▶ GIVEN PROBLEM: The lines to print start at the one containing "weight_r = 42;" and end at the one containing "obj.matrix_world = world"; print them exactly, ends included, and only them.

▶ SUPPLIED MATERIAL:
--------------------------------------------------
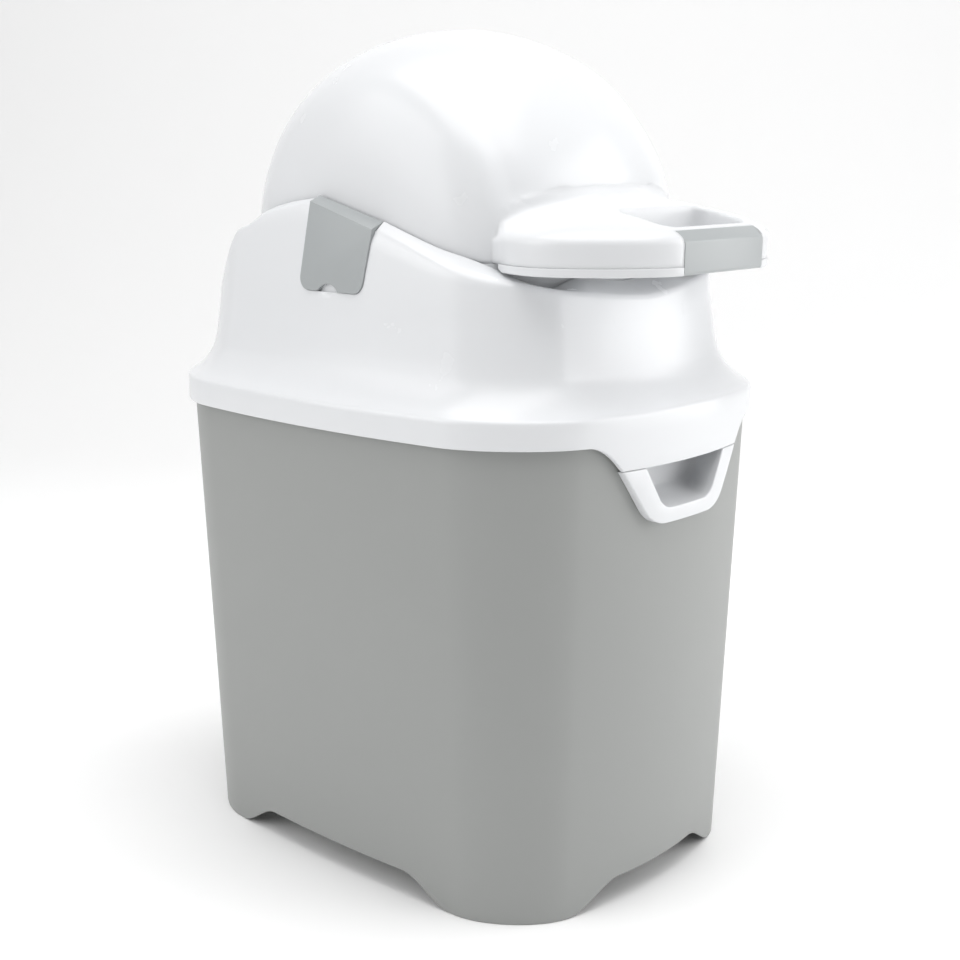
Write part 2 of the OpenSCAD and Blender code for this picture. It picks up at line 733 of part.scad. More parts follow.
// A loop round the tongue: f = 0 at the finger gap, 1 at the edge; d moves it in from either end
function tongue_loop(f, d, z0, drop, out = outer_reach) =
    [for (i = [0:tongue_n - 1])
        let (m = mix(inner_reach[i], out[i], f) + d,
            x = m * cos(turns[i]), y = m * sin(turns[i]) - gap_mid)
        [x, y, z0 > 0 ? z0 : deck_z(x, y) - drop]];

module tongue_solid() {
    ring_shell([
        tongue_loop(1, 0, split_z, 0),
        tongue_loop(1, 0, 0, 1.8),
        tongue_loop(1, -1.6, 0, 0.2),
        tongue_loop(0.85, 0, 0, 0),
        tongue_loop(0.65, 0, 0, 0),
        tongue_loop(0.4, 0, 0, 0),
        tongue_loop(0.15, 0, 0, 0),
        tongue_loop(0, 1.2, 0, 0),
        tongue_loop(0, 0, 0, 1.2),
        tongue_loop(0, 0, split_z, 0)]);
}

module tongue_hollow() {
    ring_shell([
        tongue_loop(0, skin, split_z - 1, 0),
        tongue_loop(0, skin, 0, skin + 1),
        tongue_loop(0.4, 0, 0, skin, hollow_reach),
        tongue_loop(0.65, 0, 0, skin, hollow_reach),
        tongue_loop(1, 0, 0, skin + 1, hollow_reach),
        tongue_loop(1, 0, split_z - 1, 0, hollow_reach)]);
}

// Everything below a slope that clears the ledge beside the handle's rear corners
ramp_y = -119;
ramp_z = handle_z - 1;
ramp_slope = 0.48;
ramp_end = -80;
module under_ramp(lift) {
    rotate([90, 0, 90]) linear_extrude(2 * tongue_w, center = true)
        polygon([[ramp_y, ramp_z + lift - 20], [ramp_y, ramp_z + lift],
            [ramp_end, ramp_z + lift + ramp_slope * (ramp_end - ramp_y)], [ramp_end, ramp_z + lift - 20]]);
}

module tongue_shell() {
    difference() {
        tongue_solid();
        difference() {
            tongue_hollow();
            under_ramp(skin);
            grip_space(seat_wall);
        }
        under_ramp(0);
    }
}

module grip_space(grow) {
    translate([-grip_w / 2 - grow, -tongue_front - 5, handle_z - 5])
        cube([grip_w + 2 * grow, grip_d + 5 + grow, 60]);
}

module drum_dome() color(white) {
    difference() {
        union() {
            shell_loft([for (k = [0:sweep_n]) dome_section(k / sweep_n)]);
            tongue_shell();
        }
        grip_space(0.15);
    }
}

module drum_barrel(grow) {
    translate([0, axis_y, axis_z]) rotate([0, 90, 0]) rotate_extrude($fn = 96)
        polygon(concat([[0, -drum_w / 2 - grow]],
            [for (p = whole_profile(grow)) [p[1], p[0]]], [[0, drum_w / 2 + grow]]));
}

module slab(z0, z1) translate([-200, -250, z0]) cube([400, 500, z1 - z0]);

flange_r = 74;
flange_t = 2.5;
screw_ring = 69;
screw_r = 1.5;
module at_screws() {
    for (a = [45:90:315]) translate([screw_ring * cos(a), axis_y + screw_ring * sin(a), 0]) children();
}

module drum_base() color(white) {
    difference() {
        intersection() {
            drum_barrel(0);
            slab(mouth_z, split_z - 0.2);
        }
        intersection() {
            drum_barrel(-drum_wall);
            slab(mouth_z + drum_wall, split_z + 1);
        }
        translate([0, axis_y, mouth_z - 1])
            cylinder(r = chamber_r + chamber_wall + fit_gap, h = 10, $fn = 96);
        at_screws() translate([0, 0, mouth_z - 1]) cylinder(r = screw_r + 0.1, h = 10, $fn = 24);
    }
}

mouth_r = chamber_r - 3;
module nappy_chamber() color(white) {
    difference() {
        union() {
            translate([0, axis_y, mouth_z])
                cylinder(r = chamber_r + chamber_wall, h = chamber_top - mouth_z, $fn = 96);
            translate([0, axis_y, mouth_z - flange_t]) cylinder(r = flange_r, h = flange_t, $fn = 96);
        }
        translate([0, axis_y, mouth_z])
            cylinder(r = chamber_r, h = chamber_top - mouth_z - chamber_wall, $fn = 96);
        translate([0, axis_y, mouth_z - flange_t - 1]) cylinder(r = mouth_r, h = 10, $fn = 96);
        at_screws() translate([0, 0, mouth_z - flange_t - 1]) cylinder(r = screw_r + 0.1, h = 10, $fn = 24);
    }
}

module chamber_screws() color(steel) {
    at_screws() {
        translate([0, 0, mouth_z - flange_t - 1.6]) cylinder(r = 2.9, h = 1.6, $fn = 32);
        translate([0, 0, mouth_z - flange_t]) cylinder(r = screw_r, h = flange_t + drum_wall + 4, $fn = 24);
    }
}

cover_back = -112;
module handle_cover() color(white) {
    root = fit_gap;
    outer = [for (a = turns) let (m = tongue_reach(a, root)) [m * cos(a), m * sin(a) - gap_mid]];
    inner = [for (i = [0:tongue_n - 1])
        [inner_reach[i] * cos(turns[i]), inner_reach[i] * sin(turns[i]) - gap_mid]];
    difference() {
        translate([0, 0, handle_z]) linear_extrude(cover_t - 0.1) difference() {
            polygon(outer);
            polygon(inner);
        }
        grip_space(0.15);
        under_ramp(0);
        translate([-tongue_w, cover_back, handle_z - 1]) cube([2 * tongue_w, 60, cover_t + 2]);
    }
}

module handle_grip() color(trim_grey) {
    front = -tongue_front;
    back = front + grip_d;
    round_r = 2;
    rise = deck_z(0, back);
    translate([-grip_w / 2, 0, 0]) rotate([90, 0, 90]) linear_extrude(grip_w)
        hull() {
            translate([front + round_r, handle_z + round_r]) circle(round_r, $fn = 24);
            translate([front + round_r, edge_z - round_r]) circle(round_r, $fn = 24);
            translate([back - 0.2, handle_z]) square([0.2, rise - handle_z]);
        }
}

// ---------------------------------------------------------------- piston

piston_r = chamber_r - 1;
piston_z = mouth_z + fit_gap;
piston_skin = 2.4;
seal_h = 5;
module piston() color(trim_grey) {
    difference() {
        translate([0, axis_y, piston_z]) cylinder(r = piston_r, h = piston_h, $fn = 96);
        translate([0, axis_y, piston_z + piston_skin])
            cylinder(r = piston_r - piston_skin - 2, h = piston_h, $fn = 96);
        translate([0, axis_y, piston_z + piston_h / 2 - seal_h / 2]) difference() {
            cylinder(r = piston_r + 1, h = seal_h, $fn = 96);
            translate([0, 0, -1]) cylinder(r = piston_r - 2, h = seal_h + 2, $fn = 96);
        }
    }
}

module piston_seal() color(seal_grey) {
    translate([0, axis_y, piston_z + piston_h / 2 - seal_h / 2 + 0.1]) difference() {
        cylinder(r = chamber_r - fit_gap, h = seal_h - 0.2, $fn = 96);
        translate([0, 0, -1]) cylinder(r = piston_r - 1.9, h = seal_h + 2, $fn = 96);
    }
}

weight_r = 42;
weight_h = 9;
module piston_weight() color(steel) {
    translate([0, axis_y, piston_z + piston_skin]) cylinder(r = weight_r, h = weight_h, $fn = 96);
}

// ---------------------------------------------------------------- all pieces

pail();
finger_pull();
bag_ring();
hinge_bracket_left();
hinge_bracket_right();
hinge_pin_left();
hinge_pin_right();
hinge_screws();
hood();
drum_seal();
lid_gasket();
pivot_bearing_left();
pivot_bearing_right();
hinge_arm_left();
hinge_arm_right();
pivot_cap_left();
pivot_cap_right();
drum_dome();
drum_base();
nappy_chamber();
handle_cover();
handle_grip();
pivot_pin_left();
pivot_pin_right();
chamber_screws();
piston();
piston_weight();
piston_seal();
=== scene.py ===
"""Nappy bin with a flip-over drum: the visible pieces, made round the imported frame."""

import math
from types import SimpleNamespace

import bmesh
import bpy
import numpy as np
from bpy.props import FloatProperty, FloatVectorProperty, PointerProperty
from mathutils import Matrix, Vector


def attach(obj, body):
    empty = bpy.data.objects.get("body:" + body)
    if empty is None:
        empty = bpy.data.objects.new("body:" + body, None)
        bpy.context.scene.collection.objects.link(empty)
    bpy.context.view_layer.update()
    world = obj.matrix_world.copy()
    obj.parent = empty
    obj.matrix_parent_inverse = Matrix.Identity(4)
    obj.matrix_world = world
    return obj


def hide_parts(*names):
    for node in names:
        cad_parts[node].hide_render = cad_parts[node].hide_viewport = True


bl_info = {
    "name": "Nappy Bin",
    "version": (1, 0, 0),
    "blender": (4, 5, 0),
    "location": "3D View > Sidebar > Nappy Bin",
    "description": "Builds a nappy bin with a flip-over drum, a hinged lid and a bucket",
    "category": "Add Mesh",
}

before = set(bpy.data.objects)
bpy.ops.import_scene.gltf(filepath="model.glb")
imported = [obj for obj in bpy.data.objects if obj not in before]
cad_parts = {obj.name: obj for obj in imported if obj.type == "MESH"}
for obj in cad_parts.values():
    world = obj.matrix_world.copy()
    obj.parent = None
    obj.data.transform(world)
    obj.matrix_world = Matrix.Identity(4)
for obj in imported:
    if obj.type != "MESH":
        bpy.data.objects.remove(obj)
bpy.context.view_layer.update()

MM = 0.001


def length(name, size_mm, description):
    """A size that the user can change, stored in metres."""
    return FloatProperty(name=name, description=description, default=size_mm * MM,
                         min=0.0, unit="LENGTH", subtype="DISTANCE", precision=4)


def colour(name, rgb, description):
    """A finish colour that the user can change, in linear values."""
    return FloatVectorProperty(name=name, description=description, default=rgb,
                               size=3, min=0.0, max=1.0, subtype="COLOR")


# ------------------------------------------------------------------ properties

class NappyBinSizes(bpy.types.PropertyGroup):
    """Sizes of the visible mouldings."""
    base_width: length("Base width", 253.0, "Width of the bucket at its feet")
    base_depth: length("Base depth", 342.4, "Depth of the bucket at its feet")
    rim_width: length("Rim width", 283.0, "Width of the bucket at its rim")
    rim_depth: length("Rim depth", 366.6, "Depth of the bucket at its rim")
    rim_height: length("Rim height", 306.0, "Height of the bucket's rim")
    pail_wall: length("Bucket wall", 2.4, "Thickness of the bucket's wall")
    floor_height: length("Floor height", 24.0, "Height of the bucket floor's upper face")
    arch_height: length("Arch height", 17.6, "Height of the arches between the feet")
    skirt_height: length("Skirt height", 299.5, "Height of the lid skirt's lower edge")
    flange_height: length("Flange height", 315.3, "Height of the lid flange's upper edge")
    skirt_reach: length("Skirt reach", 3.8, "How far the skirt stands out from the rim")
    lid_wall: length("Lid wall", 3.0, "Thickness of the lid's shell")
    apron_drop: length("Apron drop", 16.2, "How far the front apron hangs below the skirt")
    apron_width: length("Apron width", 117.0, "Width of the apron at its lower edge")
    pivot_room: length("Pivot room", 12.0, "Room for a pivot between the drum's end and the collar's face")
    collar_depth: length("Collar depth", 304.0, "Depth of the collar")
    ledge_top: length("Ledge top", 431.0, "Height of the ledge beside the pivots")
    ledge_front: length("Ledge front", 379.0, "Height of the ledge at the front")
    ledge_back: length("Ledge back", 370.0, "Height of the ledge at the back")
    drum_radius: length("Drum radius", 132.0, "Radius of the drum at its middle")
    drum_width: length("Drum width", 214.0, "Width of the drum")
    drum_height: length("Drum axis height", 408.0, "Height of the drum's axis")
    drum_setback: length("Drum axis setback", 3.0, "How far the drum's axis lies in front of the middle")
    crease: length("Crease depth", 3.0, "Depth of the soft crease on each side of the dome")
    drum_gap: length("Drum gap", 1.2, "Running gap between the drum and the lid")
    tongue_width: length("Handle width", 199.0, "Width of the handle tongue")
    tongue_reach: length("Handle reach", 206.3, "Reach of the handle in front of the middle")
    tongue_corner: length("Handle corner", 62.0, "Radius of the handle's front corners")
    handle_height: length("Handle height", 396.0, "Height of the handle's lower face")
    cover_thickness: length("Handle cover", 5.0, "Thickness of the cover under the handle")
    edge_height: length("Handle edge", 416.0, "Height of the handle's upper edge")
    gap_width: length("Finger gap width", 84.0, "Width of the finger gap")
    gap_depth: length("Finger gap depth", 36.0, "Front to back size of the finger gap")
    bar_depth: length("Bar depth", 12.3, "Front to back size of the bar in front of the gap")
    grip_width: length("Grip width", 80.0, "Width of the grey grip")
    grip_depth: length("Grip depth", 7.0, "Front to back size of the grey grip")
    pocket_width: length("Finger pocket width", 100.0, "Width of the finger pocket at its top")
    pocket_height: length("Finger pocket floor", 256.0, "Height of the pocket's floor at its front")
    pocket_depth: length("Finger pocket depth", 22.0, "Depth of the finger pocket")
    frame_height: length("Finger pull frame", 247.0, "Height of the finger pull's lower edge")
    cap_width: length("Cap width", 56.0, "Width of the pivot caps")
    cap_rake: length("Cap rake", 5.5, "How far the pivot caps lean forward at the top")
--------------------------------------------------
▶ OUTPUT OF THE EXERCISE:
weight_r = 42;
weight_h = 9;
module piston_weight() color(steel) {
    translate([0, axis_y, piston_z + piston_skin]) cylinder(r = weight_r, h = weight_h, $fn = 96);
}

// ---------------------------------------------------------------- all pieces

pail();
finger_pull();
bag_ring();
hinge_bracket_left();
hinge_bracket_right();
hinge_pin_left();
hinge_pin_right();
hinge_screws();
hood();
drum_seal();
lid_gasket();
pivot_bearing_left();
pivot_bearing_right();
hinge_arm_left();
hinge_arm_right();
pivot_cap_left();
pivot_cap_right();
drum_dome();
drum_base();
nappy_chamber();
handle_cover();
handle_grip();
pivot_pin_left();
pivot_pin_right();
chamber_screws();
piston();
piston_weight();
piston_seal();
=== scene.py ===
"""Nappy bin with a flip-over drum: the visible pieces, made round the imported frame."""

import math
from types import SimpleNamespace

import bmesh
import bpy
import numpy as np
from bpy.props import FloatProperty, FloatVectorProperty, PointerProperty
from mathutils import Matrix, Vector


def attach(obj, body):
    empty = bpy.data.objects.get("body:" + body)
    if empty is None:
        empty = bpy.data.objects.new("body:" + body, None)
        bpy.context.scene.collection.objects.link(empty)
    bpy.context.view_layer.update()
    world = obj.matrix_world.copy()
    obj.parent = empty
    obj.matrix_parent_inverse = Matrix.Identity(4)
    obj.matrix_world = world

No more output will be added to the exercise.